**STATED GOAL**
State the count of lines below in which the word "with" appears, and add nothing.
Start DATA LISTING
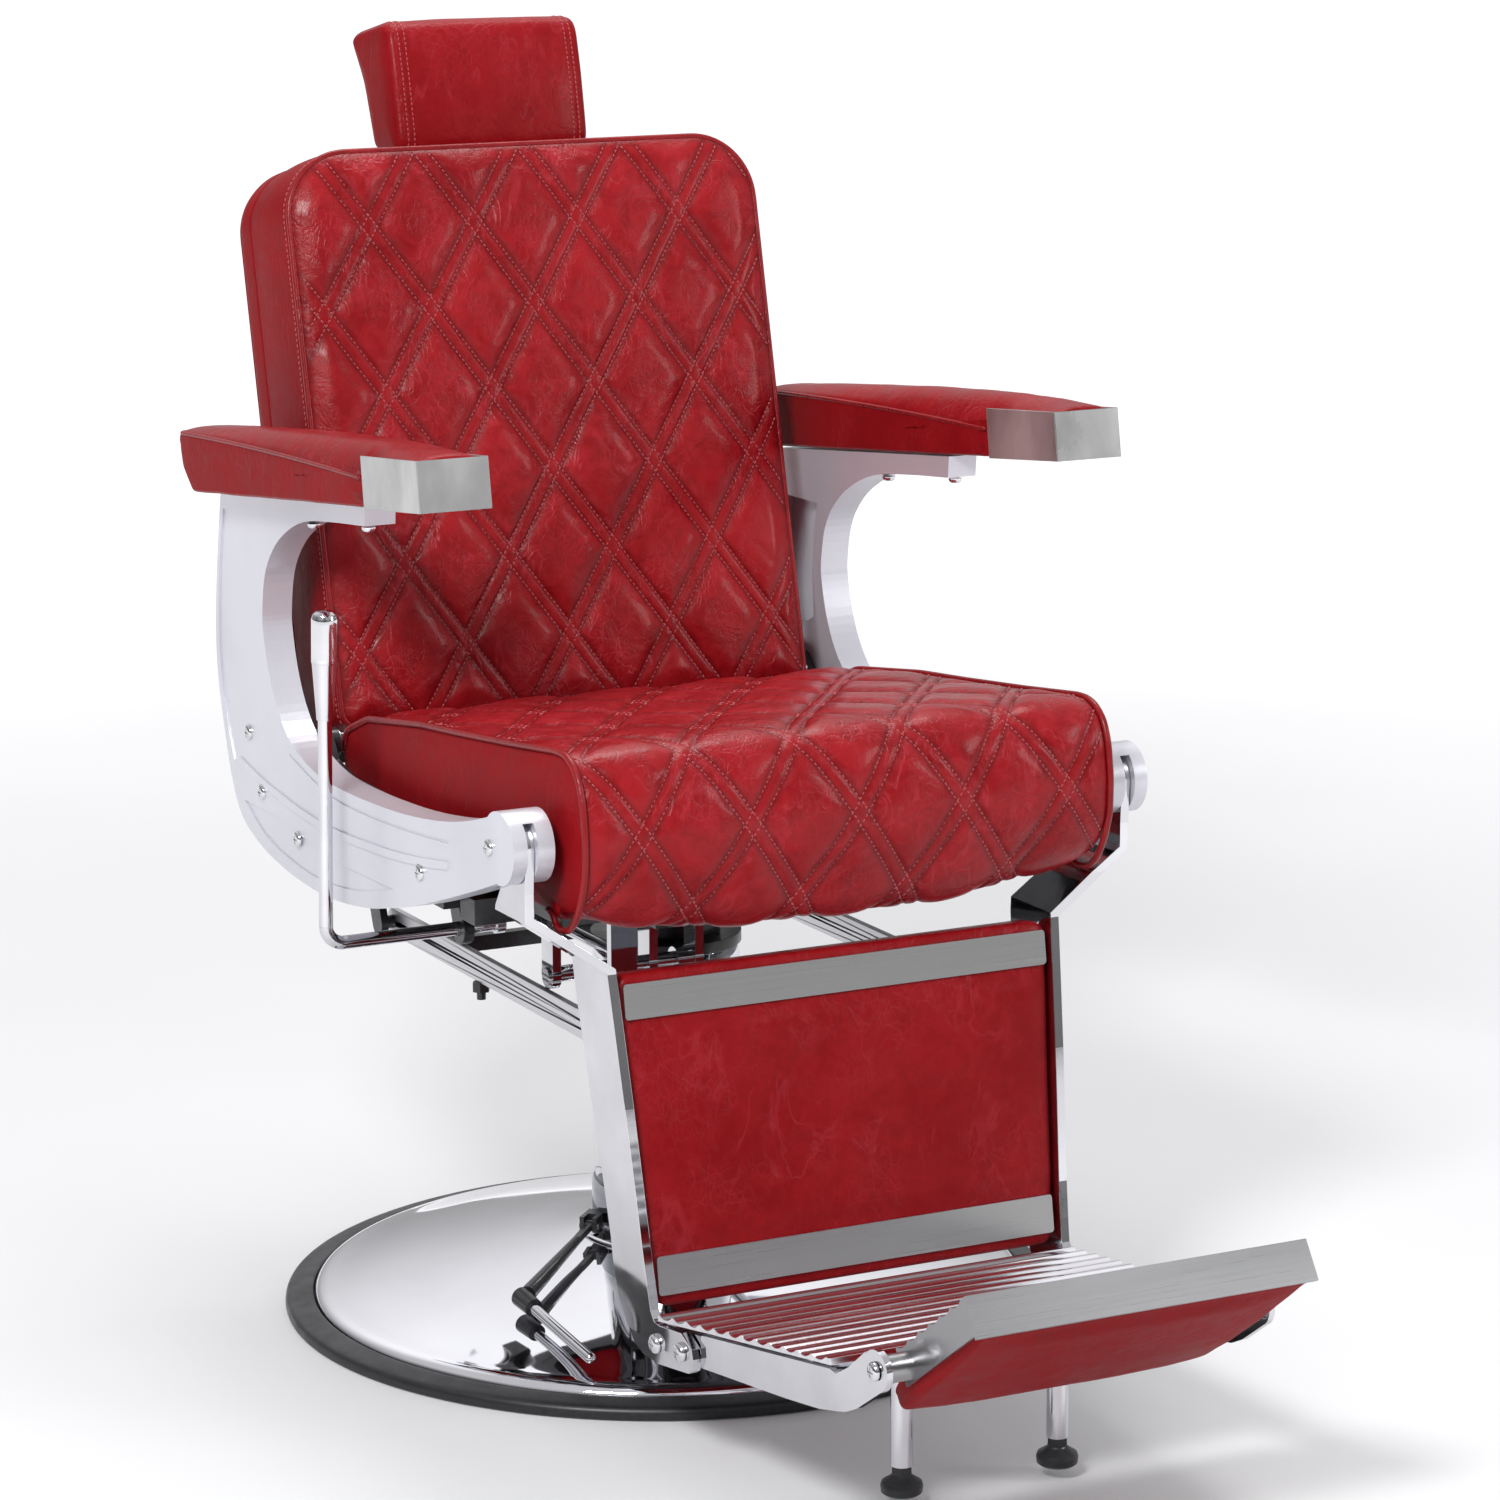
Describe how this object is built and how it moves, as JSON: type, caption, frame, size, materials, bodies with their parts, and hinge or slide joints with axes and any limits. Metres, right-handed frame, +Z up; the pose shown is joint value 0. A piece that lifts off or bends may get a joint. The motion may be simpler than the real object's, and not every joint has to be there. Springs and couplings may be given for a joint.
{
  "type": "barber chair",
  "caption": "Hydraulic barber chair with quilted seat and back, sliding headrest, cast arms, linked recline and leg rest, ribbed footplate and round base.",
  "frame": {"origin": "centre of the round base, on the floor", "axes": "+Z up, the chair faces -Y, the sitter's right hand is on -X"},
  "size_m": [0.6839, 1.2915, 1.118],
  "materials": {
    "rubber_black": "matt black moulded rubber",
    "dome_chrome": "mirror chrome plate on spun steel",
    "chrome": "mirror chrome plate",
    "satin_chrome": "brushed satin chrome",
    "steel_bare": "turned steel",
    "steel_black": "black semi-gloss paint on steel",
    "plate_paint": "black paint on rolled plate",
    "bronze": "plain turned bronze",
    "plastic_black": "moulded black plastic",
    "silver_paint": "silver-white baked paint on an alloy casting",
    "red_leather": "deep red smooth upholstery leather",
    "plywood": "birch plywood",
    "tread_alloy": "polished cast alloy",
    "screw_chrome": "plated steel screws"
  },
  "bodies": {
    "base": {"base_plate": "plate_paint", "base_ring": "rubber_black", "base_dome": "dome_chrome", "dome_collar": "chrome", "pump_housing": "chrome", "pump_cylinder": "steel_bare", "gland_bush": "bronze", "column_sleeve": "chrome", "column_cap": "plastic_black", "base_bolts": "screw_chrome", "pedal_fulcrum": "steel_black"},
    "pump_pedal": {"pump_arm": "rubber_black", "pedal_rod": "chrome"},
    "ram": {"lift_ram": "chrome", "ram_piston": "steel_bare"},
    "seat": {"swivel_hub": "steel_black", "seat_frame": "steel_black", "seat_board": "plywood", "seat_cushion": "red_leather", "side_frame_left": "silver_paint", "side_frame_right": "silver_paint", "frame_screws": "screw_chrome", "arm_pad_left": "red_leather", "arm_pad_right": "red_leather", "arm_cap_left": "satin_chrome", "arm_cap_right": "satin_chrome", "arm_screws": "screw_chrome", "leg_hinge_pins": "steel_bare", "back_pivot_bolts": "screw_chrome", "lever_bracket": "steel_black", "cross_rod": "satin_chrome", "strut_rod": "steel_bare"},
    "release_lever": {"recline_lever": "chrome", "lever_grip": "chrome"},
    "strut_body": {"strut_tube": "steel_black"},
    "backrest": {"back_frame": "steel_black", "back_board": "plywood", "back_cushion": "red_leather", "back_panel": "red_leather", "headrest_guides": "satin_chrome"},
    "headrest": {"headrest_posts": "chrome", "headrest_pad": "red_leather", "headrest_plate": "satin_chrome"},
    "leg_links": {"link_bar_left": "satin_chrome", "link_bar_right": "satin_chrome", "link_stop": "steel_black"},
    "legrest": {"leg_bar_left": "chrome", "leg_bar_right": "chrome", "leg_crossbars": "steel_black", "leg_panel": "red_leather", "leg_strips": "satin_chrome", "foot_bolts": "screw_chrome", "foot_tread": "tread_alloy", "foot_bracket_left": "silver_paint", "foot_bracket_right": "silver_paint", "foot_posts": "chrome"},
    "flip_panel": {"flip_frame": "tread_alloy", "flip_pad": "red_leather"},
    "level_foot_left": {"foot_pad_left": "rubber_black"},
    "level_foot_right": {"foot_pad_right": "rubber_black"}
  },
  "joints": [
    {"name": "lift", "type": "slide", "parent": "base", "child": "ram", "axis": [0, 0, 1], "range_m": [0, 0.15]},
    {"name": "swivel", "type": "hinge", "parent": "ram", "child": "seat", "pos_m": [0, 0, 0.36], "axis": [0, 0, 1], "continuous": true},
    {"name": "back_recline", "type": "hinge", "parent": "seat", "child": "backrest", "pos_m": [0, 0.15, 0.5], "axis": [-1, 0, 0], "range_deg": [0, 45]},
    {"name": "legrest_swing", "type": "hinge", "parent": "seat", "child": "legrest", "pos_m": [0, -0.3, 0.5], "axis": [-1, 0, 0], "range_deg": [0, 45]},
    {"name": "leg_link", "type": "hinge", "parent": "backrest", "child": "leg_links", "pos_m": [0, 0.203, 0.317], "axis": [-1, 0, 0], "range_deg": [-45, 0]},
    {"name": "strut_slide", "type": "slide", "parent": "seat", "child": "strut_body", "axis": [0, -1, 0], "range_m": [0, 0.1091]},
    {"name": "flip_panel_turn", "type": "hinge", "parent": "legrest", "child": "flip_panel", "pos_m": [0, -0.7072, 0.1707], "axis": [-1, 0, 0], "range_deg": [0, 120]},
    {"name": "headrest_slide", "type": "slide", "parent": "backrest", "child": "headrest", "axis": [0, 0.225, 0.9744], "range_m": [0, 0.1]},
    {"name": "release", "type": "hinge", "parent": "seat", "child": "release_lever", "pos_m": [0, 0, 0.358], "axis": [-1, 0, 0], "range_deg": [0, 18], "stiffness_Nm_per_rad": 2, "springref_deg": -8.59},
    {"name": "pump", "type": "hinge", "parent": "base", "child": "pump_pedal", "pos_m": [-0.082, -0.01, 0.076], "axis": [-0.7071, 0.7071, 0], "range_deg": [0, 20]},
    {"name": "level_left", "type": "slide", "parent": "legrest", "child": "level_foot_left", "axis": [0, 0, 1], "range_m": [-0.009, 0]},
    {"name": "level_right", "type": "slide", "parent": "legrest", "child": "level_foot_right", "axis": [0, 0, 1], "range_m": [-0.009, 0]}
  ],
  "couplings": [
    {"joint": "legrest_swing", "follows": "back_recline", "ratio": 1},
    {"joint": "leg_link", "follows": "back_recline", "ratio": -1},
    {"joint": "strut_slide", "follows": "back_recline", "m_per_rad": 0.1388}
  ]
}
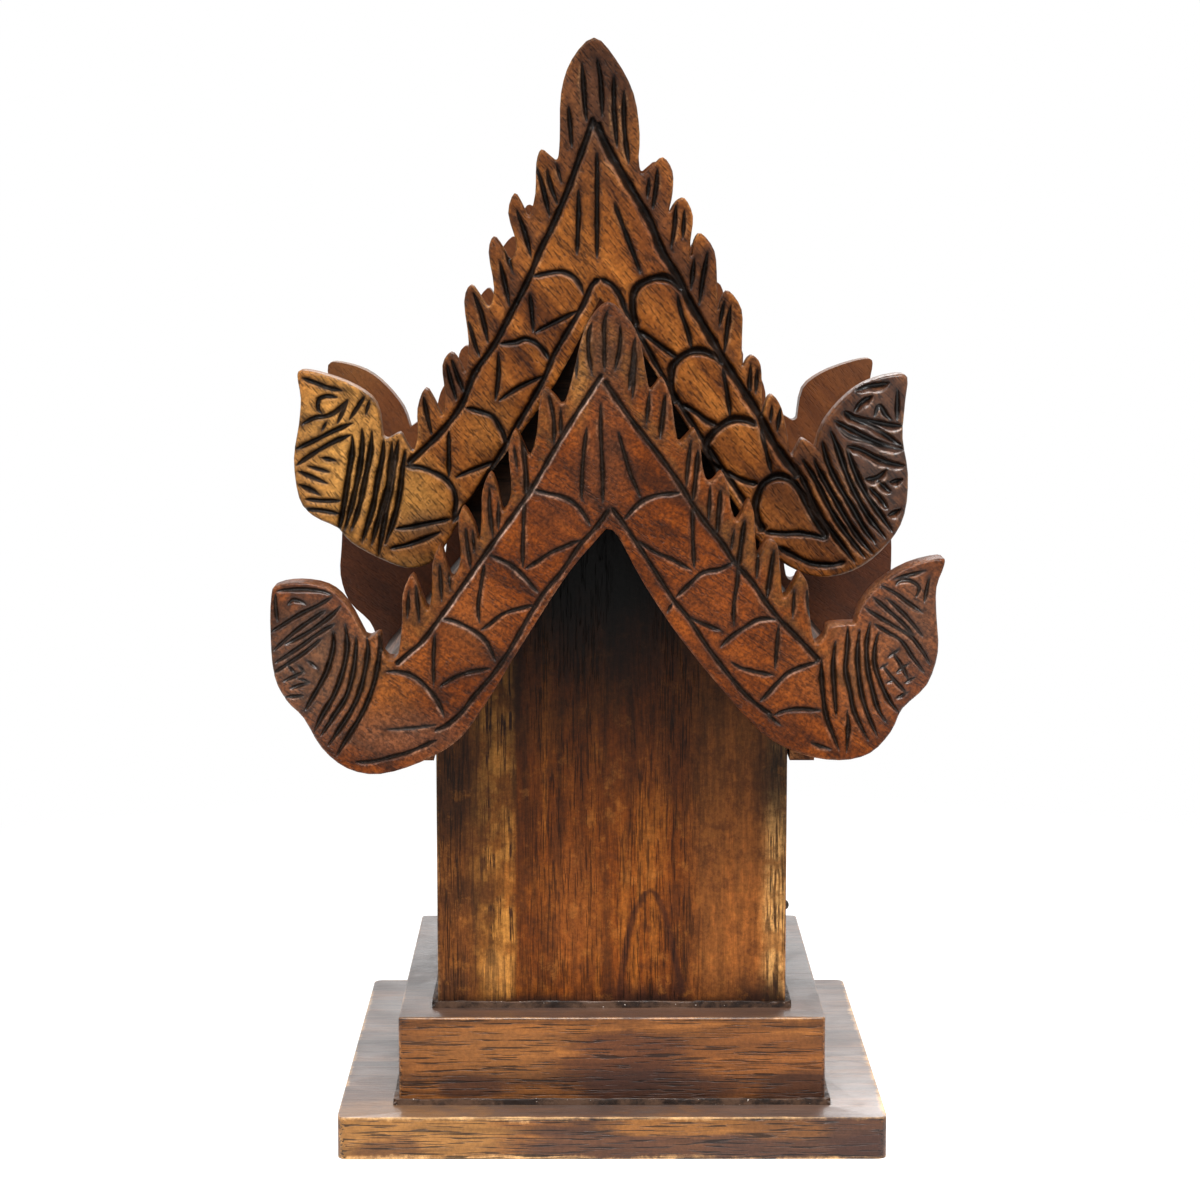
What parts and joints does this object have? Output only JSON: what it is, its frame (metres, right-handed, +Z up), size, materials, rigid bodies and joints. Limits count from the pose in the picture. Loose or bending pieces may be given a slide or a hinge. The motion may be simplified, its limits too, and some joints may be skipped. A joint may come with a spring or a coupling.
{
  "type": "incense burner",
  "caption": "Tabletop wooden incense burner shaped as a small temple, with carved flame-edged gable boards, lift-off tiered roof, pierced grate and cup, and a side ash drawer.",
  "frame": {"origin": "centre of the base slab's underside, where the burner rests", "axes": "+Z up to the roof finials, +X out through the ash drawer, +Y from the front gable to the rear gable"},
  "size_m": [0.1984, 0.198, 0.3348],
  "materials": {
    "base_wood": "dark stained teak, worn satin",
    "body_wood": "dark stained teak, satin",
    "inner_wood": "unpolished stained wood, sooty",
    "roof_wood": "dark stained wood, matte",
    "lower_board_wood": "carved stained teak, satin",
    "upper_board_wood": "carved stained teak, satin",
    "aged_brass": "aged, dull",
    "dark_iron": "blackened iron"
  },
  "bodies": {
    "base": {"base_slab": "base_wood", "plinth_block": "base_wood", "front_wall": "body_wood", "rear_wall": "body_wood", "left_wall": "body_wood", "right_wall": "body_wood", "near_runner": "inner_wood", "far_runner": "inner_wood", "near_cleat": "inner_wood", "far_cleat": "inner_wood", "base_screws": "dark_iron", "incense_grate": "aged_brass"},
    "cup": {"incense_cup": "aged_brass"},
    "drawer": {"drawer_front": "body_wood", "drawer_near_side": "inner_wood", "drawer_far_side": "inner_wood", "drawer_back": "inner_wood", "drawer_bottom": "inner_wood", "drawer_knob": "dark_iron", "ash_liner": "aged_brass"},
    "roof": {"lower_left_panel": "roof_wood", "lower_right_panel": "roof_wood", "left_batten": "roof_wood", "right_batten": "roof_wood", "front_tie": "inner_wood", "rear_tie": "inner_wood", "lower_front_ridge": "roof_wood", "lower_rear_ridge": "roof_wood", "lower_front_board": "lower_board_wood", "lower_rear_board": "lower_board_wood", "front_rib": "inner_wood", "rear_rib": "inner_wood", "upper_left_panel": "roof_wood", "upper_right_panel": "roof_wood", "upper_ridge": "roof_wood", "upper_front_board": "upper_board_wood", "upper_rear_board": "upper_board_wood"}
  },
  "joints": [
    {"name": "drawer_slide", "type": "slide", "parent": "base", "child": "drawer", "axis": [1, 0, 0], "range_m": [0, 0.06]},
    {"name": "roof_lift", "type": "slide", "parent": "base", "child": "roof", "axis": [0, 0, 1], "range_m": [0, 0.1]},
    {"name": "cup_lift", "type": "slide", "parent": "base", "child": "cup", "axis": [0, 0, 1], "range_m": [0, 0.05]}
  ]
}
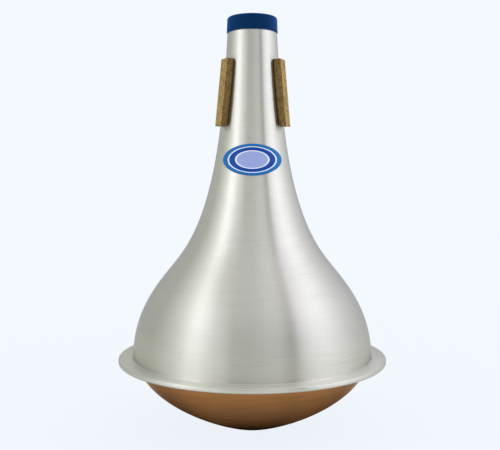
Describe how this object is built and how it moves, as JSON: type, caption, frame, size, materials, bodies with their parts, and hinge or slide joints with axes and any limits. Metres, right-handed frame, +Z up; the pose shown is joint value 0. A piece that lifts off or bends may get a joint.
End DATA LISTING
**SOLUTION FOR THIS EXERCISE**
5